Sunkhaze Meadows National Wildlife Refuge is located in Milford, Maine, about 15 miles northeast of Bangor. Nancy and I had not heard of it before this year.
The NWR consists of more than 11,000 acres that include the second largest peat bog in Maine. There were plans in the early 1980s to mine the peat deposits, which reach depths of 15 feet or more, but the U.S. Fish & Wildlife Service acquired the property in 1988 and protected it.
In addition to the peatland complex of several raised peat domes, the NWR includes wetlands and uplands with a wide variety of plants and animals. More than 200 species of birds have been identified in the forests and swamps. Larger mammals found in the refuge include beaver, muskrat, otter, mink, moose, white-tailed deer, black bear, coyote, fisher, snowshoe hare, and porcupine.
The U.S. Fish & Wildlife Service website for Sunkhaze Meadows National Wildlife Refuge does not explain how to get there, so here are directions. From US-2 in Milford, turn east on County Road (0.0 miles). There is a large sign at about 4.1 miles (photo above). County Road becomes a dirt road at about 4.4 miles. The gated Carter Meadow Road is on the left at about 6.1 miles. Continue another 150 yards or so to the small parking lot at 6.2 miles (photo below).
There are few facilities in Sunkhaze Meadows. There is no visitor center.

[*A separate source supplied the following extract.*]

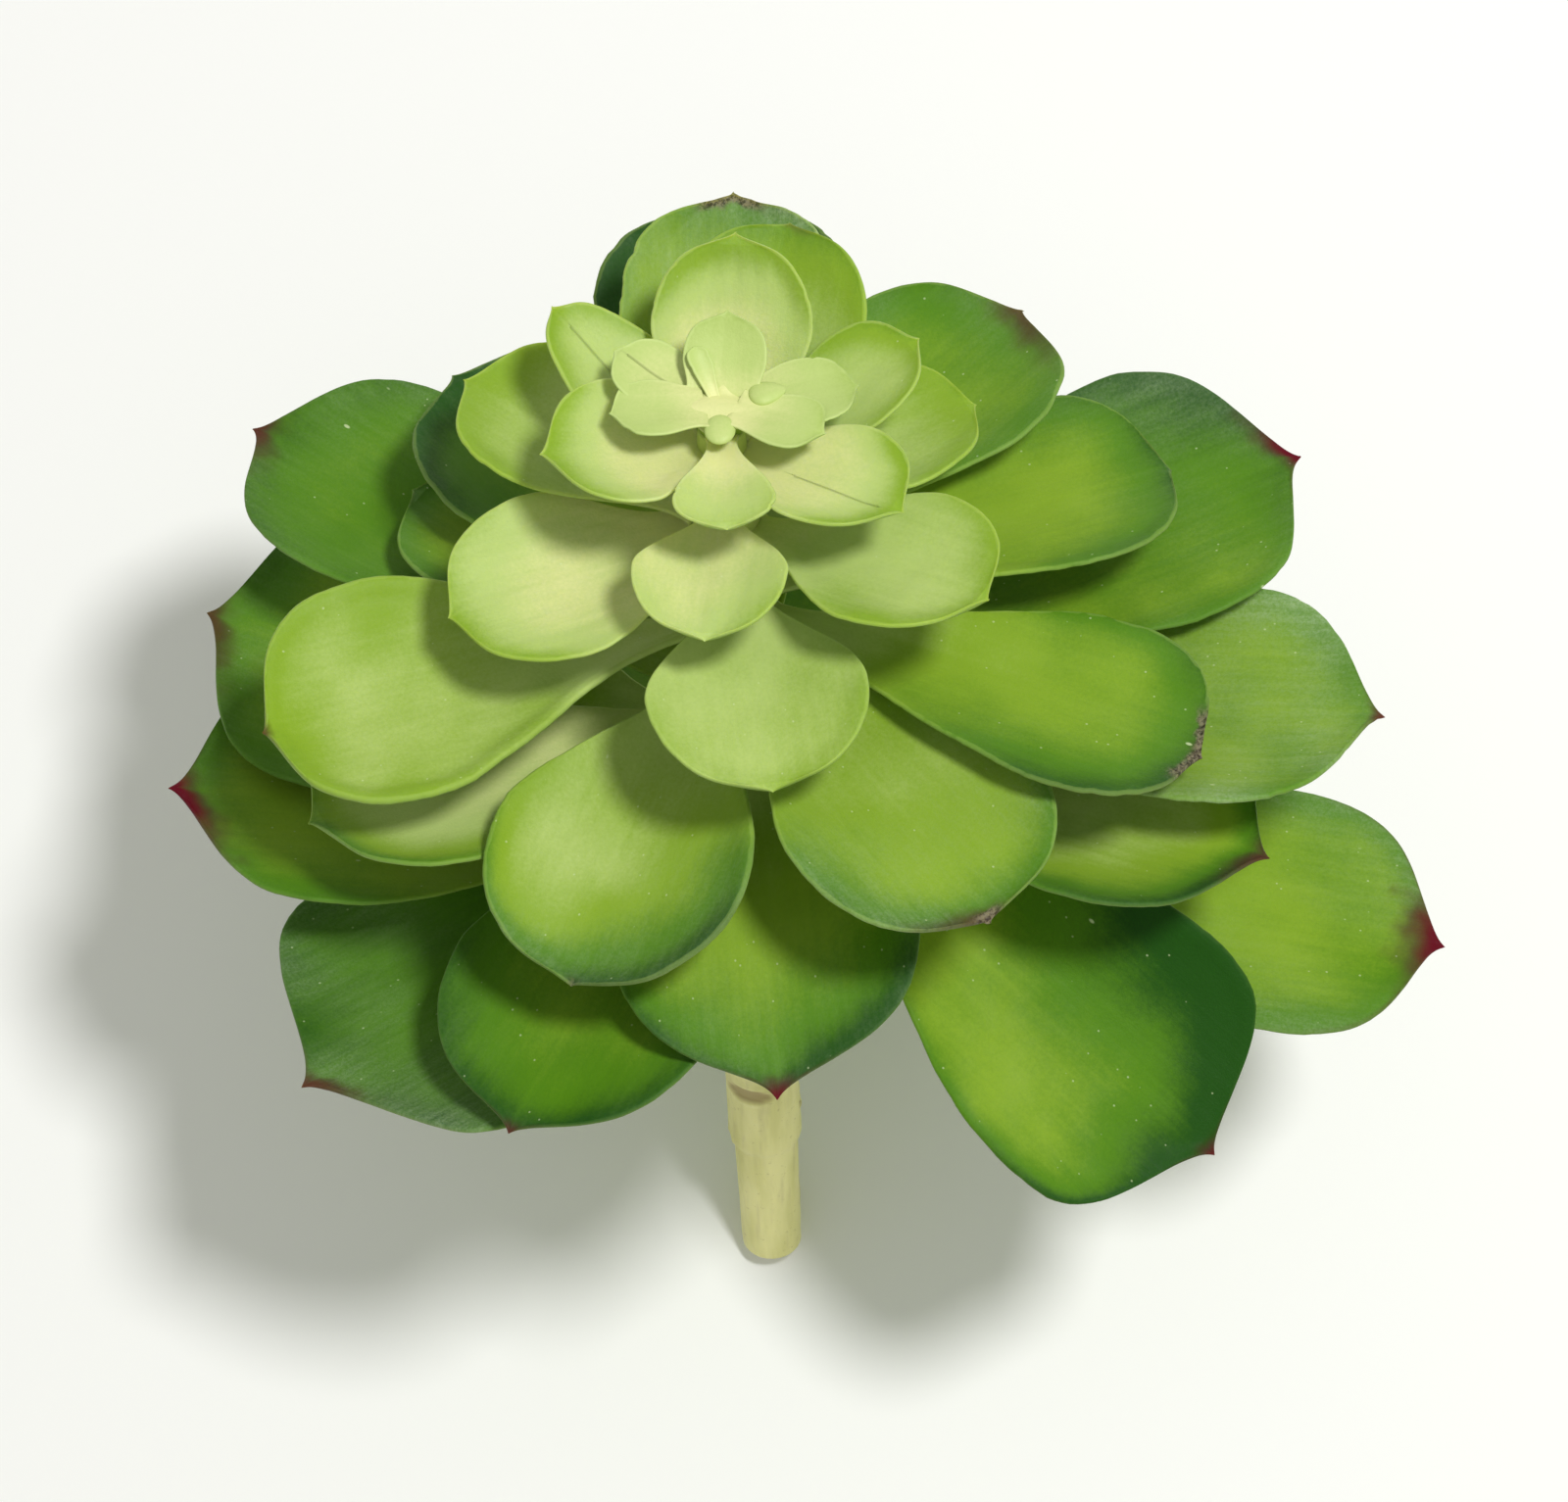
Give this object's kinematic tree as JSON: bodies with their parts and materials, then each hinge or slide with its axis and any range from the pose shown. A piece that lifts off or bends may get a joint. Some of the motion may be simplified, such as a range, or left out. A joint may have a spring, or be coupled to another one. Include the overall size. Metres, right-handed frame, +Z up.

It is mostly a wild place. There are four small parking areas like the one described above. The best information about the refuge is on the signs and in the brochures at these parking areas. See below for the map from one of these brochures:
There are about 10 miles of semi-maintained trails accessible from three of the parking areas. The fourth parking area provides access to Ash Landing, a canoe/kayak launch on the northeastern side of the refuge. Sunkhaze Stream runs through the refuge from northeast to southwest for nearly five miles and empties into the Penobscot River west of the NWR.
From a brochure that we picked up at the refuge:
The name Sunkhaze is derived from the Abnaki phrase Wetchi-sam-kassek which, roughly translated, means "concealing outlet," referring to the stream's well disguised confluence with the Penobscot River.
McLaughlin Road runs through the western part of the refuge. This 2-mile gated dirt road is open to bicycles, motor vehicles during the fall hunting season, and snowmobiles in the winter.
Sunkhaze Meadows NWR includes three smaller satellite units located some distance away in other parts of Maine. This post is not about those units.